Index Funds vs. Etfs: Understanding the Differences and Similarities

Investing in the stock market has evolved significantly over the years, leading to the emergence of various investment vehicles. Two of the most popular options today are index funds and exchange-traded funds (ETFs). While they share some similarities, they also have distinct differences that investors should understand before making a decision.

What are Index Funds?

Index funds are mutual funds designed to replicate the performance of a specific index, such as the S&P 500. They aim to provide broad market exposure, low operating expenses, and low portfolio turnover. Investors buy shares in the fund, which are then pooled together to purchase the underlying assets of the index.

Characteristics of Index Funds

  • Passive Management: Index funds are passively managed, meaning they do not attempt to outperform the index but rather match its performance.
  • Lower Fees: They typically have lower expense ratios compared to actively managed funds.
  • Minimum Investment: Many index funds require a minimum investment amount, which can vary by fund.
  • Trading: Shares of index funds are bought and sold at the end of the trading day at the net asset value (NAV).

What are ETFs?

Exchange-traded funds (ETFs) are similar to index funds in that they also aim to track the performance of an index. However, ETFs are traded on stock exchanges, allowing for more flexibility in buying and selling throughout the trading day.

Characteristics of ETFs

  • Real-Time Trading: ETFs can be bought and sold at any time during market hours at market prices, which may differ from the NAV.
  • Lower Minimum Investment: Investors can buy as little as one share, making ETFs more accessible.
  • Tax Efficiency: ETFs tend to be more tax-efficient due to their structure, which allows investors to avoid capital gains distributions.
  • Fees: While ETFs generally have lower expense ratios, investors may incur brokerage fees when buying and selling shares.

Similarities Between Index Funds and ETFs

Despite their differences, index funds and ETFs share several important similarities:

  • Investment Objective: Both aim to replicate the performance of a specific index.
  • Diversification: Both provide investors with exposure to a diversified portfolio of assets.
  • Passive Management: Both are typically passively managed, focusing on tracking an index rather than active stock picking.
  • Low Costs: Both investment vehicles generally have lower fees compared to actively managed funds.

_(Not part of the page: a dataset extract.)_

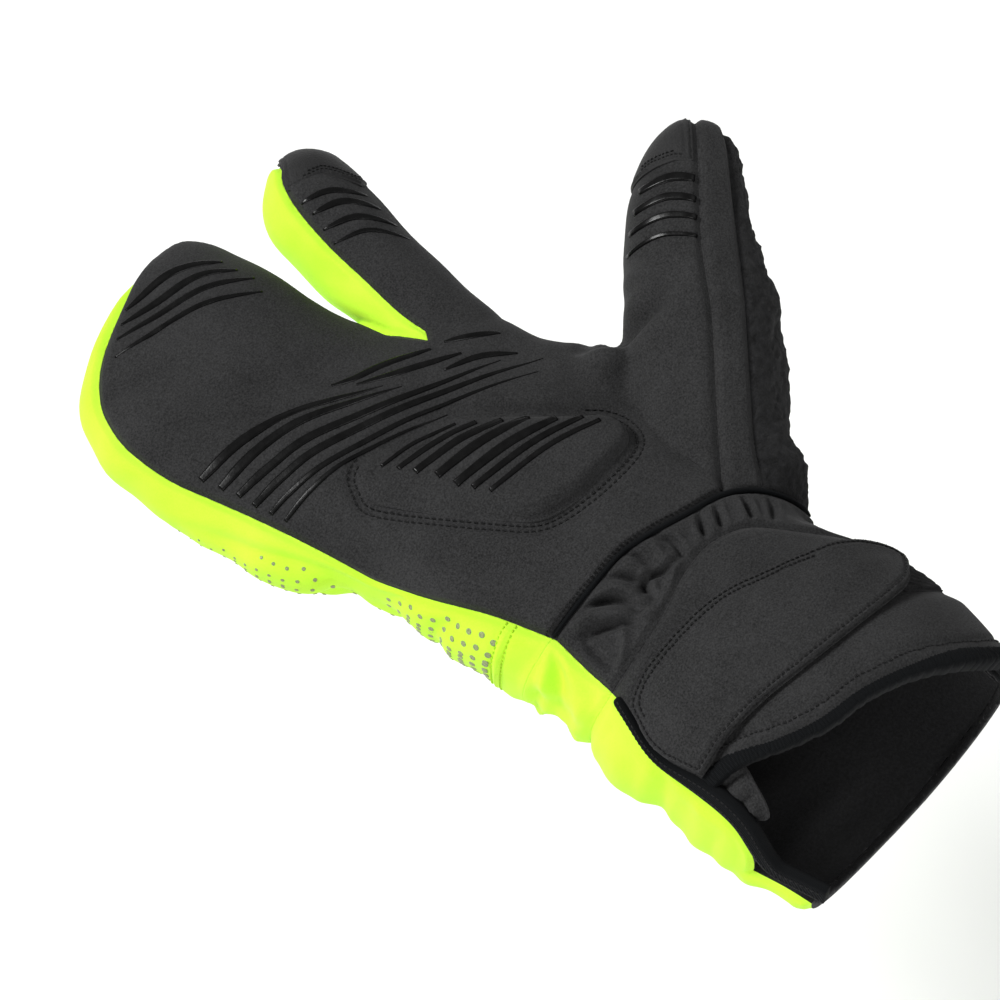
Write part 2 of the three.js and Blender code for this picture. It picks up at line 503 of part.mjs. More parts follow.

Key Differences Between Index Funds and ETFs

Understanding the differences between index funds and ETFs is crucial for making informed investment decisions. Here are the key distinctions:

  • Trading Flexibility: ETFs can be traded throughout the day, while index funds are only traded at the end of the trading day.
  • Minimum Investment: Index funds often have minimum investment requirements, whereas ETFs allow for the purchase of a single share.
  • Tax Implications: ETFs are generally more tax-efficient due to their structure, which can minimize capital gains distributions.
  • Brokerage Fees: Buying and selling ETFs may incur brokerage commissions, while index funds may not have such fees.

Which is Right for You?

The choice between index funds and ETFs ultimately depends on individual investment goals and preferences. Here are some considerations:

  • For Long-Term Investors: If you prefer a buy-and-hold strategy without frequent trading, index funds may be suitable.
  • For Active Traders: If you want the flexibility to trade throughout the day, ETFs may be a better fit.
  • Tax Considerations: If tax efficiency is a priority, ETFs might be the preferred option.
  • Cost Sensitivity: Consider the total costs, including management fees and trading commissions, when making your decision.

Conclusion

Both index funds and ETFs offer unique advantages and can play important roles in an investment portfolio. Understanding their differences and similarities can help investors make informed choices that align with their financial goals. Whether you opt for index funds or ETFs, both can provide a pathway to achieving long-term investment success.